Information provided:
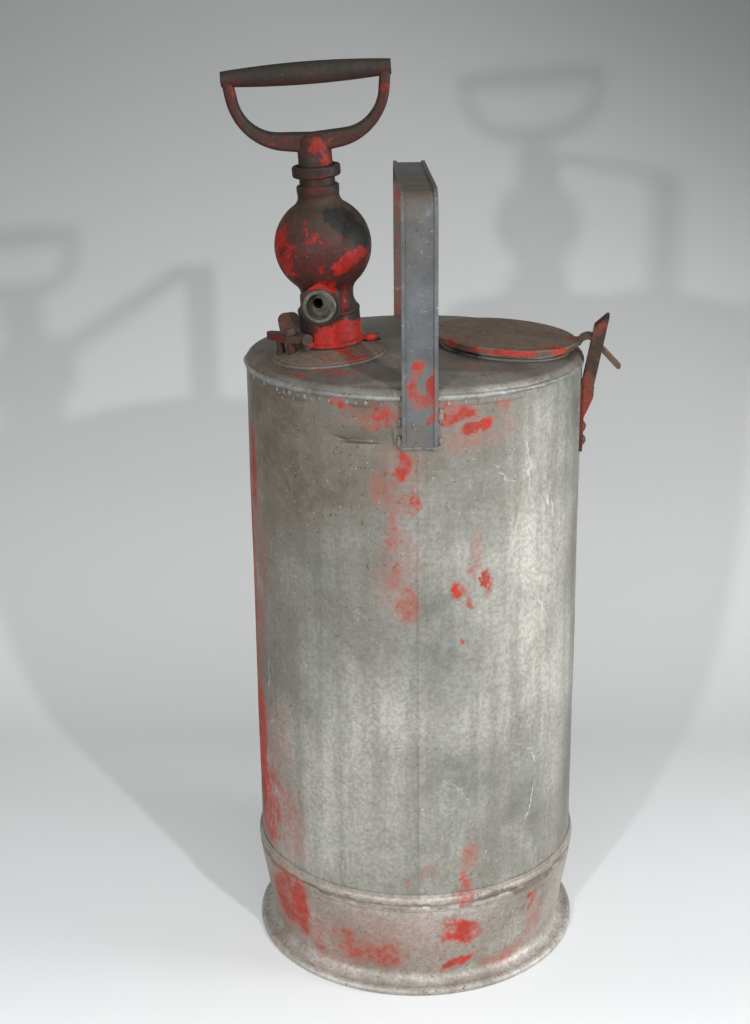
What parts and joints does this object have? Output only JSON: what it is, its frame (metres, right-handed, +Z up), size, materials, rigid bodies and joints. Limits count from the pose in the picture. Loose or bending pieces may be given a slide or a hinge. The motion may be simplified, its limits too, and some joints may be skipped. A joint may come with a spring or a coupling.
{
  "type": "hand-pump fire extinguisher",
  "caption": "Portable water fire extinguisher: upright sheet-steel tank with strap handle, D-handled force pump with ball air vessel, side hose outlet and hinged filler lid.",
  "frame": {"origin": "on the tank's axis at floor level, in the plane of the foot's worn resting face", "axes": "+Z up along the tank, +X towards the filler lid, -Y towards the hose outlet's side, where the picture was taken from"},
  "size_m": [0.29, 0.2622, 0.6992],
  "materials": {
    "tank_steel": "weathered hot-dip galvanised sheet with remains of red paint",
    "deck_steel": "galvanised sheet under brown dust and grime",
    "solder": "dull lead and tin solder",
    "lid_steel": "dark brown grime over worn red paint",
    "gasket_rubber": "aged black rubber",
    "bracket_steel": "rusted steel with worn red paint",
    "pump_casting": "worn red paint over dark tarnished brass casting",
    "tarnished_brass": "grey-green tarnished brass",
    "inner_brass": "dull turned brass",
    "handle_iron": "dark bare iron with worn red paint",
    "gland_packing": "greased hemp packing",
    "cup_leather": "oiled leather"
  },
  "bodies": {
    "tank": {"tank_body": "tank_steel", "tank_deck": "deck_steel", "rim_solder": "solder", "tank_bottom": "tank_steel", "base_skirt": "tank_steel", "foot_wire": "bracket_steel", "strap_handle": "tank_steel", "handle_solder": "solder", "filler_neck": "deck_steel", "neck_solder": "solder", "hinge_bracket": "bracket_steel", "hinge_pin": "bracket_steel", "bracket_rivets": "bracket_steel", "deck_flange": "pump_casting", "flange_solder": "solder", "base_gasket": "gasket_rubber", "pump_base": "pump_casting", "pump_barrel": "inner_brass", "air_vessel": "pump_casting", "outlet_bush": "tarnished_brass", "gland_packing": "gland_packing", "gland_follower": "tarnished_brass", "foot_valve_body": "inner_brass", "foot_valve_cage": "inner_brass", "strainer": "inner_brass", "clamp_bar": "pump_casting", "clamp_stud": "bracket_steel"},
    "lid": {"lid": "lid_steel", "lid_gasket": "gasket_rubber"},
    "piston": {"piston_body": "inner_brass", "piston_cup": "cup_leather", "piston_nut": "inner_brass"},
    "plunger": {"plunger_tube": "inner_brass", "d_handle": "handle_iron", "handle_pin": "handle_iron"},
    "piston_ball": {"piston_ball": "inner_brass"},
    "foot_valve_ball": {"foot_valve_ball": "inner_brass"},
    "gland_nut": {"gland_nut": "pump_casting"},
    "thumb_nut": {"thumb_nut": "pump_casting"}
  },
  "joints": [
    {"name": "lid_hinge", "type": "hinge", "parent": "tank", "child": "lid", "pos_m": [0.13538, -0.01662, 0.4925], "axis": [0.1219, 0.9925, 0], "range_deg": [0, 53]},
    {"name": "pump_stroke", "type": "slide", "parent": "tank", "child": "piston", "axis": [-0.0671, -0.0335, 0.9972], "range_m": [0, 0.25]},
    {"name": "handle_turn", "type": "hinge", "parent": "piston", "child": "plunger", "pos_m": [-0.06935, -0.03458, 0.62398], "axis": [-0.0671, -0.0335, 0.9972], "continuous": true},
    {"name": "piston_ball_lift", "type": "slide", "parent": "piston", "child": "piston_ball", "axis": [-0.0671, -0.0335, 0.9972], "range_m": [0, 0.0026]},
    {"name": "foot_ball_lift", "type": "slide", "parent": "tank", "child": "foot_valve_ball", "axis": [-0.0671, -0.0335, 0.9972], "range_m": [0, 0.005]},
    {"name": "gland_nut_turn", "type": "hinge", "parent": "tank", "child": "gland_nut", "pos_m": [-0.06935, -0.03458, 0.62398], "axis": [-0.0671, -0.0335, 0.9972], "continuous": true},
    {"name": "thumb_nut_turn", "type": "hinge", "parent": "tank", "child": "thumb_nut", "pos_m": [-0.09032, -0.04732, 0.51083], "axis": [-0.0671, -0.0335, 0.9972], "continuous": true}
  ]
}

Task prompt:
Reproduce every line of the material above exactly.

Written answer:
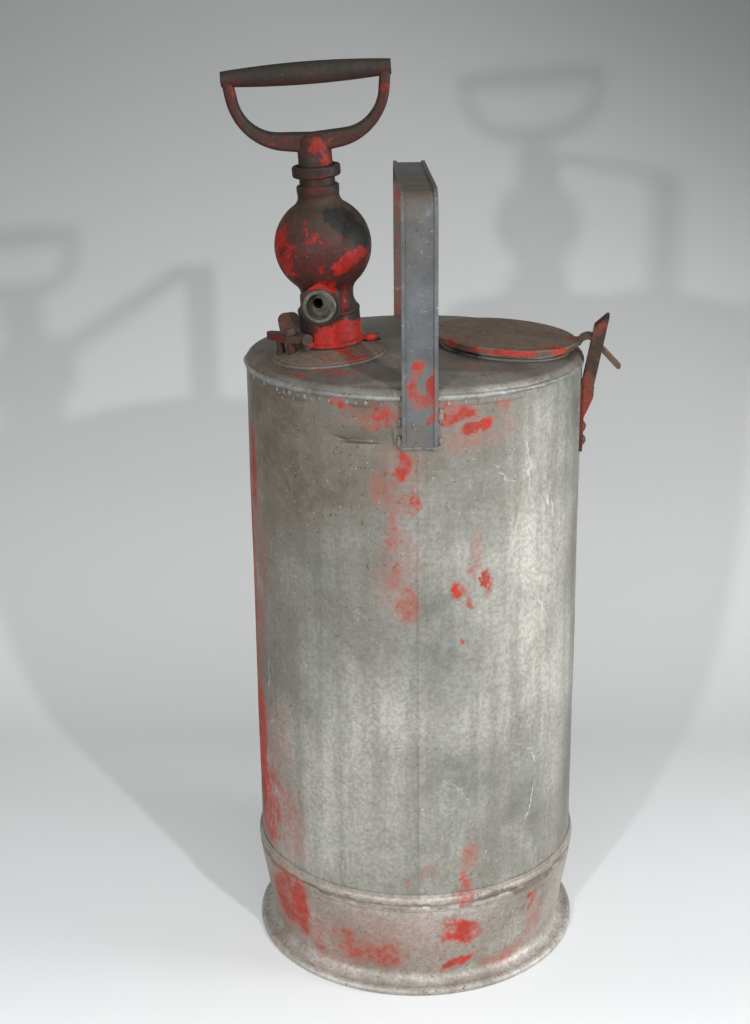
What parts and joints does this object have? Output only JSON: what it is, its frame (metres, right-handed, +Z up), size, materials, rigid bodies and joints. Limits count from the pose in the picture. Loose or bending pieces may be given a slide or a hinge. The motion may be simplified, its limits too, and some joints may be skipped. A joint may come with a spring or a coupling.
{
  "type": "hand-pump fire extinguisher",
  "caption": "Portable water fire extinguisher: upright sheet-steel tank with strap handle, D-handled force pump with ball air vessel, side hose outlet and hinged filler lid.",
  "frame": {"origin": "on the tank's axis at floor level, in the plane of the foot's worn resting face", "axes": "+Z up along the tank, +X towards the filler lid, -Y towards the hose outlet's side, where the picture was taken from"},
  "size_m": [0.29, 0.2622, 0.6992],
  "materials": {
    "tank_steel": "weathered hot-dip galvanised sheet with remains of red paint",
    "deck_steel": "galvanised sheet under brown dust and grime",
    "solder": "dull lead and tin solder",
    "lid_steel": "dark brown grime over worn red paint",
    "gasket_rubber": "aged black rubber",
    "bracket_steel": "rusted steel with worn red paint",
    "pump_casting": "worn red paint over dark tarnished brass casting",
    "tarnished_brass": "grey-green tarnished brass",
    "inner_brass": "dull turned brass",
    "handle_iron": "dark bare iron with worn red paint",
    "gland_packing": "greased hemp packing",
    "cup_leather": "oiled leather"
  },
  "bodies": {
    "tank": {"tank_body": "tank_steel", "tank_deck": "deck_steel", "rim_solder": "solder", "tank_bottom": "tank_steel", "base_skirt": "tank_steel", "foot_wire": "bracket_steel", "strap_handle": "tank_steel", "handle_solder": "solder", "filler_neck": "deck_steel", "neck_solder": "solder", "hinge_bracket": "bracket_steel", "hinge_pin": "bracket_steel", "bracket_rivets": "bracket_steel", "deck_flange": "pump_casting", "flange_solder": "solder", "base_gasket": "gasket_rubber", "pump_base": "pump_casting", "pump_barrel": "inner_brass", "air_vessel": "pump_casting", "outlet_bush": "tarnished_brass", "gland_packing": "gland_packing", "gland_follower": "tarnished_brass", "foot_valve_body": "inner_brass", "foot_valve_cage": "inner_brass", "strainer": "inner_brass", "clamp_bar": "pump_casting", "clamp_stud": "bracket_steel"},
    "lid": {"lid": "lid_steel", "lid_gasket": "gasket_rubber"},
    "piston": {"piston_body": "inner_brass", "piston_cup": "cup_leather", "piston_nut": "inner_brass"},
    "plunger": {"plunger_tube": "inner_brass", "d_handle": "handle_iron", "handle_pin": "handle_iron"},
    "piston_ball": {"piston_ball": "inner_brass"},
    "foot_valve_ball": {"foot_valve_ball": "inner_brass"},
    "gland_nut": {"gland_nut": "pump_casting"},
    "thumb_nut": {"thumb_nut": "pump_casting"}
  },
  "joints": [
    {"name": "lid_hinge", "type": "hinge", "parent": "tank", "child": "lid", "pos_m": [0.13538, -0.01662, 0.4925], "axis": [0.1219, 0.9925, 0], "range_deg": [0, 53]},
    {"name": "pump_stroke", "type": "slide", "parent": "tank", "child": "piston", "axis": [-0.0671, -0.0335, 0.9972], "range_m": [0, 0.25]},
    {"name": "handle_turn", "type": "hinge", "parent": "piston", "child": "plunger", "pos_m": [-0.06935, -0.03458, 0.62398], "axis": [-0.0671, -0.0335, 0.9972], "continuous": true},
    {"name": "piston_ball_lift", "type": "slide", "parent": "piston", "child": "piston_ball", "axis": [-0.0671, -0.0335, 0.9972], "range_m": [0, 0.0026]},
    {"name": "foot_ball_lift", "type": "slide", "parent": "tank", "child": "foot_valve_ball", "axis": [-0.0671, -0.0335, 0.9972], "range_m": [0, 0.005]},
    {"name": "gland_nut_turn", "type": "hinge", "parent": "tank", "child": "gland_nut", "pos_m": [-0.06935, -0.03458, 0.62398], "axis": [-0.0671, -0.0335, 0.9972], "continuous": true},
    {"name": "thumb_nut_turn", "type": "hinge", "parent": "tank", "child": "thumb_nut", "pos_m": [-0.09032, -0.04732, 0.51083], "axis": [-0.0671, -0.0335, 0.9972], "continuous": true}
  ]
}